Gaza. Netanyahu espande le operazioni nella Striscia
di Giuseppe Gagliano –
Il gabinetto di sicurezza israeliano ha dato il via libera a un piano di espansione delle operazioni militari nella Striscia di Gaza. Dietro il linguaggio tecnocratico della “zona cuscinetto” e dell’“intensificazione delle operazioni”, c’è una realtà sempre più drammatica: 2,3 milioni di palestinesi schiacciati in un corridoio sempre più stretto, con scorte umanitarie allo stremo e nessuna tregua reale all’orizzonte.
Benjamin Netanyahu ribadisce la linea dura: finché Hamas non rilascerà gli ostaggi, “l’azione militare sarà significativamente intensificata”. È la linea dell’ultimatum. Ma con quali strumenti e in che contesto? L’operazione si inserisce in una fase in cui l’intero dispositivo militare israeliano si prepara a un’escalation ulteriore, mentre la diplomazia regionale – tra Egitto, Qatar e Stati Uniti – langue e colleziona fallimenti.
I colloqui di pace si scontrano con due muri invalicabili: per Israele Hamas va disarmato e escluso da qualsiasi futuro assetto politico; per Hamas l’unica moneta di scambio è il ritiro completo delle truppe israeliane e la fine dell’assedio. Il risultato è un nulla di fatto che permette a Tel Aviv di mantenere l’iniziativa, militarizzando la crisi umanitaria, mentre Gaza precipita nella penuria più assoluta.
Nel frattempo, la retorica del “supremo obiettivo della vittoria”, evocata da Netanyahu, si sovrappone a dati sempre più inquietanti: oltre 50.000 palestinesi uccisi, intere città spianate, campi profughi trasformati in bersagli. E mentre si commemorano le 1.200 vittime israeliane del 7 ottobre 2023, il bilancio si appesantisce ogni giorno di più, senza una prospettiva politica reale.
Il generale Eyal Zamir lo ha detto chiaramente: “aumenteremo ritmo e intensità dell’operazione, se necessario molto presto”. Una minaccia che suona come certezza. Mentre si commemorano l’indipendenza e la forza dello Stato d’Israele, a Gaza si seppelliscono bambini e si chiudono ospedali. E il mondo, diviso tra alleanze strategiche e indignazione rituale, resta spettatore immobile.

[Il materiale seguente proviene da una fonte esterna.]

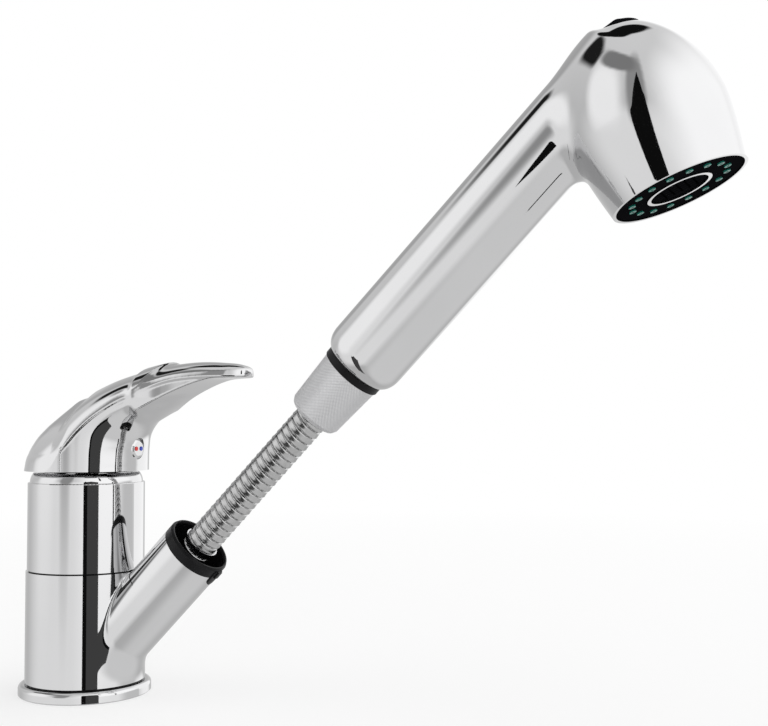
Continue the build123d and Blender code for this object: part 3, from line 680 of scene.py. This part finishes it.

L’asfissia della Striscia non è un effetto collaterale, ma una strategia deliberata: ridurre Hamas significa, nella lettura di Tel Aviv, ridurre Gaza stessa, stringerla in una morsa logistica, colpirne il tessuto civile per svuotarne la resistenza. Ma l’effetto collaterale, paradossale e crudele, è che Hamas resta, mentre la popolazione civile si dissolve nella miseria.
In questa guerra senza orizzonte, dove gli ostaggi diventano leva negoziale e la fame strumento tattico, ciò che manca non è la forza militare, ma una visione politica. E più l’obiettivo dichiarato resta “la vittoria”, più la sconfitta collettiva si incide nei volti, nei dati e nella Storia.